DrFameus Rocks The Box
In a quiet corner of industrial Brooklyn, the seeds of a scene have been sown. The Paper Box echoes the sparse structure of innumerable makeshift warehouse venues, but veers closer to legitimacy. With all the familiar hallmarks of DIY spots (graffiti-heavy courtyard, handcrafted decor) and the comforts of more upscale spots (craft beer, food), the Box seems poised to become one of the borough’s top off-the-beaten-path haunts.
A few weeks ago, Boston-based arts collective The Brain Trust put together a nice little Saturday night at the Box. The Disco Biscuits’ robotic drummer Allen Aucoin headlined a night of electronic leaning jams featuring some up-and-coming Northeast groups. Familiar faces filtered in out of the rainy night and though the crowd was light the possibilities of future packed dance floors portended.

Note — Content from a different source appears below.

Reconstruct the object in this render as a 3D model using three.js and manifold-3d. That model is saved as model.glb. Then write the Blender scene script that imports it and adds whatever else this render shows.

ShwizZ kicked things off, augmenting their precise brand of progressive jam funk with friends from the peripheral Hudson Valley jam scene they have helped incubate. In the span of their relatively short set, the group displayed their improv chops and concluded their set with a spacey outro jam that interwove with bright abstract projections in a delectable blend of psychedelia that would persist throughout the night.
After a few tunes spun by Mikey Likes It, whose wobbly basscentric beats kept the party going in between sets, the Berkshire-bred trio Higher Organix took to the stage for a set that ranged from heavy distorted womp reminiscent of dubstep to more cerebral electronic excursions tinged with reverb.

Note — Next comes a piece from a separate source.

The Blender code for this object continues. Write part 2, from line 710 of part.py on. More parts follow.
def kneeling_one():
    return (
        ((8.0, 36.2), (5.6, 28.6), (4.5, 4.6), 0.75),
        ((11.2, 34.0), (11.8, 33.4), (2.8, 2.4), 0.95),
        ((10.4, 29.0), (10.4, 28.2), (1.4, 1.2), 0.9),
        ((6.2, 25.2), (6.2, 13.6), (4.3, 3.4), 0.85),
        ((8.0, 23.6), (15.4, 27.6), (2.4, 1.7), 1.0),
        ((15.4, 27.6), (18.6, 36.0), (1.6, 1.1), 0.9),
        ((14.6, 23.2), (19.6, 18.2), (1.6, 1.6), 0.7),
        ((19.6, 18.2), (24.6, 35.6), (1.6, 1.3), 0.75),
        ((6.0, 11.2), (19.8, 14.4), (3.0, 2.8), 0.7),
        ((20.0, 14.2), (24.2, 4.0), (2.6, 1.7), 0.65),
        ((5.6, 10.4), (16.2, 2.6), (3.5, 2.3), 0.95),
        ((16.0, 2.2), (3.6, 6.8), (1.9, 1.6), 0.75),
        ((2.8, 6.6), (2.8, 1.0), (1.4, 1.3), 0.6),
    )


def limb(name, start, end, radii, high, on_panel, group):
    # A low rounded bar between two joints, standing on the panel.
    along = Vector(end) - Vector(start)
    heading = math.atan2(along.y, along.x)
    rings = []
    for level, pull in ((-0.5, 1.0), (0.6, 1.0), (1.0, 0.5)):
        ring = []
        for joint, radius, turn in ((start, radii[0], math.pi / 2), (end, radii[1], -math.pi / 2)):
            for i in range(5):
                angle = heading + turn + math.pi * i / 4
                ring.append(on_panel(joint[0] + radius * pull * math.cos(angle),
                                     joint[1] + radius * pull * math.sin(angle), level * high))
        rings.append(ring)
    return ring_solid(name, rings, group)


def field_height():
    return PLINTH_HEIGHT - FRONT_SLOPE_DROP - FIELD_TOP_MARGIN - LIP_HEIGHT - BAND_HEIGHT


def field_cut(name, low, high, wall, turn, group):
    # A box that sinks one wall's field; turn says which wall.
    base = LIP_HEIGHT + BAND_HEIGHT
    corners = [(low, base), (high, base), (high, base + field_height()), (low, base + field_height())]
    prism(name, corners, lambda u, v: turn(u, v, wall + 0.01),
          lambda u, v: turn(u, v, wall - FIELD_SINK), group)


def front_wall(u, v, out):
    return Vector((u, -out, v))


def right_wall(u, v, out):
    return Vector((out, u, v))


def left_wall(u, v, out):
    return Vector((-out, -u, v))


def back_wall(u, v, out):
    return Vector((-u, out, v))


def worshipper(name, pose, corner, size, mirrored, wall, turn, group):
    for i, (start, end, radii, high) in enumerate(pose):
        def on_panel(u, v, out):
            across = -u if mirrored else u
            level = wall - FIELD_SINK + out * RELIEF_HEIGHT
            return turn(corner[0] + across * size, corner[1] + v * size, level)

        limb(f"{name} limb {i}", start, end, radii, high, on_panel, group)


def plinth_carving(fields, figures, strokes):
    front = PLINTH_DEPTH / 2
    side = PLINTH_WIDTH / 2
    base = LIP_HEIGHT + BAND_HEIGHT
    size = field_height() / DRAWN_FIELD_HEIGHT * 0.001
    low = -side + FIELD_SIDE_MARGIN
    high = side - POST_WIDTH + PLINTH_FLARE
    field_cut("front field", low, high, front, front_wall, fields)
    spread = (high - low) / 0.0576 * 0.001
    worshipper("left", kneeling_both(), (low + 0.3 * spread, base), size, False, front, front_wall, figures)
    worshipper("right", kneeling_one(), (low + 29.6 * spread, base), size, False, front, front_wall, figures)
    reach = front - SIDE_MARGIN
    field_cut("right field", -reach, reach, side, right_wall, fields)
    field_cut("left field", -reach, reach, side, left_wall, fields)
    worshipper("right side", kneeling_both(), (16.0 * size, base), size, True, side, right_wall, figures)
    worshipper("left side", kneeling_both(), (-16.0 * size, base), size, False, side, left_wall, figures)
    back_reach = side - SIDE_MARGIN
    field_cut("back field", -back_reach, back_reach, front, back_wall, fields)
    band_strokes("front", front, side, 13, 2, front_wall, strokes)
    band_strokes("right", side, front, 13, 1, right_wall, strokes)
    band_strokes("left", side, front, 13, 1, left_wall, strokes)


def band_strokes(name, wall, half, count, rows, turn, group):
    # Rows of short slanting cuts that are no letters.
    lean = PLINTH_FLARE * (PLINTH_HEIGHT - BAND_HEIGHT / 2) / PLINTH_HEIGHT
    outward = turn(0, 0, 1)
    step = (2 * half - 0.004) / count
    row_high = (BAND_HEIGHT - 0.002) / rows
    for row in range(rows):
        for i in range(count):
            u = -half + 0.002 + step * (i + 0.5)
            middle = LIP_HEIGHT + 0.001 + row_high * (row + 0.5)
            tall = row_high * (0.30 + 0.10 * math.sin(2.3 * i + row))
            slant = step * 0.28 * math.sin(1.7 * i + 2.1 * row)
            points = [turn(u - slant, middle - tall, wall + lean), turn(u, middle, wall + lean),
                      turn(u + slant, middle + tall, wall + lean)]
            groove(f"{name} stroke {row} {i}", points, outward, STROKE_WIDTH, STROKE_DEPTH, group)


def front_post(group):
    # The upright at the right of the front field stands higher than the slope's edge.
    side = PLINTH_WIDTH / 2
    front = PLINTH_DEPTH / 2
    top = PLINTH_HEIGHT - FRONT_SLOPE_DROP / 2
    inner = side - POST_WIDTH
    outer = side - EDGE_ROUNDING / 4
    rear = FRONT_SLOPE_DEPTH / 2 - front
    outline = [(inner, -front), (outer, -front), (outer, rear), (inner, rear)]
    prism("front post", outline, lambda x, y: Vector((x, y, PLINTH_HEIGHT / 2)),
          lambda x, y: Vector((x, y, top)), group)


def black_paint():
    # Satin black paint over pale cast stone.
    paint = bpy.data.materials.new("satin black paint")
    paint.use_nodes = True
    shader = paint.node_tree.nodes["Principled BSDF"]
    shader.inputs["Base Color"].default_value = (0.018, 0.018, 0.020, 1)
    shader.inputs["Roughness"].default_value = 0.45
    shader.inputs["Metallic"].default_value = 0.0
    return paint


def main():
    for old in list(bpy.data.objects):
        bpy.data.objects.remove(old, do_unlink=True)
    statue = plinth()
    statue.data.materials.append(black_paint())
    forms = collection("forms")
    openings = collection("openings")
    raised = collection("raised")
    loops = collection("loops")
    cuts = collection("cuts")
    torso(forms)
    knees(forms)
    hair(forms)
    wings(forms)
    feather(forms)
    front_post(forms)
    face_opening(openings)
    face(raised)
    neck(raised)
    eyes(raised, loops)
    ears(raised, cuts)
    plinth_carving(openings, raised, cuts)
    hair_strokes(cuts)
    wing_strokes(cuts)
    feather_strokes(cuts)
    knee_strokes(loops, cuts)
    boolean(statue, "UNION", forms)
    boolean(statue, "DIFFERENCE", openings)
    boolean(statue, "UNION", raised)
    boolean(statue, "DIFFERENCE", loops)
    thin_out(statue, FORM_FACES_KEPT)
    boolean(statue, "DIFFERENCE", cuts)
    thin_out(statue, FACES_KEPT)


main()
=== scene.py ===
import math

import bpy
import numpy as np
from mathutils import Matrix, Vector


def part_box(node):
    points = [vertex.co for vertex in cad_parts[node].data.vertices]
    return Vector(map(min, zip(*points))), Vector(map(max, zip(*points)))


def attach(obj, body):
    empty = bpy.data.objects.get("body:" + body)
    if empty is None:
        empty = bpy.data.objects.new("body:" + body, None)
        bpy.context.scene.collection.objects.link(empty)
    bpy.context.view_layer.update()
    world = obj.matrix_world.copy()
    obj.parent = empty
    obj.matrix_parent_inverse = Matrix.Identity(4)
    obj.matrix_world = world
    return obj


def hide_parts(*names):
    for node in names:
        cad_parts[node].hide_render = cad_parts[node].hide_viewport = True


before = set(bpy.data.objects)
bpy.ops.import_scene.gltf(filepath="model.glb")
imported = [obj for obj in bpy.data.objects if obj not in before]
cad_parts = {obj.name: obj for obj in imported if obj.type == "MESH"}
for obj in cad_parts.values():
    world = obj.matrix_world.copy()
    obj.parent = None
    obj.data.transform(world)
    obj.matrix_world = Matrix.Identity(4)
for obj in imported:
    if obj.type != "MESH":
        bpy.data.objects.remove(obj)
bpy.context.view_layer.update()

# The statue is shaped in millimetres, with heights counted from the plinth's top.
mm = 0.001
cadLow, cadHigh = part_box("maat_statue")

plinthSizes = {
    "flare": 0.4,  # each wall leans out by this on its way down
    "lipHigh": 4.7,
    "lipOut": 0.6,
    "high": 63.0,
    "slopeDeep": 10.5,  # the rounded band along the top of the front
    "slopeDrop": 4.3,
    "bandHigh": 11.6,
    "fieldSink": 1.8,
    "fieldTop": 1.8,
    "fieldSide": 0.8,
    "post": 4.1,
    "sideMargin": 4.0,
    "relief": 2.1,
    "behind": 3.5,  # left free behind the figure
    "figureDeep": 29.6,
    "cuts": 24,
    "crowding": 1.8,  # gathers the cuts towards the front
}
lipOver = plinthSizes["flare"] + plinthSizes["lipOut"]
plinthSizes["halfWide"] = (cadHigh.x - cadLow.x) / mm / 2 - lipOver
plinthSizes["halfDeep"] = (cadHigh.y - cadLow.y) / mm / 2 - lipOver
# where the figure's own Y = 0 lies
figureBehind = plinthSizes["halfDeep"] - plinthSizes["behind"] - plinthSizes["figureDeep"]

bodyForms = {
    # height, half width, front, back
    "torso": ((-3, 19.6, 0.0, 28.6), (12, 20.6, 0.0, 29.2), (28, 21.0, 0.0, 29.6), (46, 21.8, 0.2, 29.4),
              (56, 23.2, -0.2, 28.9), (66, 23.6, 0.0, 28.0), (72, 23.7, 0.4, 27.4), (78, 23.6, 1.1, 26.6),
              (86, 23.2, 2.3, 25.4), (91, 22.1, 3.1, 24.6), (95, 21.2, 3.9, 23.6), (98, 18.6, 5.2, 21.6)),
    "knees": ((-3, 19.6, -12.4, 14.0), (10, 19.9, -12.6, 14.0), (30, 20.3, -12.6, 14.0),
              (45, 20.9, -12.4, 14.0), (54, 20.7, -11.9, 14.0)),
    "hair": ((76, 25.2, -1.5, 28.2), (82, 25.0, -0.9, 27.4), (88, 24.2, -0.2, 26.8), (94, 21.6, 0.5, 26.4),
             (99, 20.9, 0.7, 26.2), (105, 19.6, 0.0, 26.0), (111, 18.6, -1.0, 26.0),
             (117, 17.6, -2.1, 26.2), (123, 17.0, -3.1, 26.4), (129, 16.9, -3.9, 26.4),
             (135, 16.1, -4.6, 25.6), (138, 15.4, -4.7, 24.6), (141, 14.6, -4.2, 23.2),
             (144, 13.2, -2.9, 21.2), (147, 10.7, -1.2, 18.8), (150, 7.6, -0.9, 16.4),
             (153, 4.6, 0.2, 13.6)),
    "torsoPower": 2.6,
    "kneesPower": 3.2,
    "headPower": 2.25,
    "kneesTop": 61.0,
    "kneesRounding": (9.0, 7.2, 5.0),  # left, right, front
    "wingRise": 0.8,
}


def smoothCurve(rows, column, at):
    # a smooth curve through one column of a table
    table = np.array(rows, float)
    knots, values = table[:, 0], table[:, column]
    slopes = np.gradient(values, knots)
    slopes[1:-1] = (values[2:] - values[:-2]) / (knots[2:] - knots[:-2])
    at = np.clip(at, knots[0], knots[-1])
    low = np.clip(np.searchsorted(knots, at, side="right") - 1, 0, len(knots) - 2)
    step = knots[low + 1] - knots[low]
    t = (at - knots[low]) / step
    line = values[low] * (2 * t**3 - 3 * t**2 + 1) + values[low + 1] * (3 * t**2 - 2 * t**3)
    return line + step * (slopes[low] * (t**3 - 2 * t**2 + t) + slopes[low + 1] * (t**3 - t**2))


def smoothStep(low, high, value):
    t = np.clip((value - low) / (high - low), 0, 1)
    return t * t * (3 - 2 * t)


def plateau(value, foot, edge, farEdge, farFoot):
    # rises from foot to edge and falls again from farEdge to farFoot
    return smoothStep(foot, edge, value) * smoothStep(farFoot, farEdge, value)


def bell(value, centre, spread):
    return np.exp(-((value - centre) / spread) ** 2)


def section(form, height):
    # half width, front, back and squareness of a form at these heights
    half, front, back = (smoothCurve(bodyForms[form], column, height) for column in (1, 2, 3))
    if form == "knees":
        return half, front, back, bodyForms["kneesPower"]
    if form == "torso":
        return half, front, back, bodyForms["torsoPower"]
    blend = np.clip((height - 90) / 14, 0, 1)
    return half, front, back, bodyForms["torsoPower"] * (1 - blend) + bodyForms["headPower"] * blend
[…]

As DrFameus took the stage the bass amp levels shot up, rattling drinks on the bar. With a backing soundtrack drawing heavily from drum and bass, the good doctor filled the spaces with deliberate rhythmic patterns, infusing club bangers with organic texture. Through minor technical difficulties, the dance floor pulsed under prismatic flowers as Allen Aucoin methodically worked his way in and around throbbing electronic beats. Displaying a dexterity familiar from Biscuits jams, but freed from the constraints of beat keeping, he was free to explore any rhythmic tangent to devastating effect.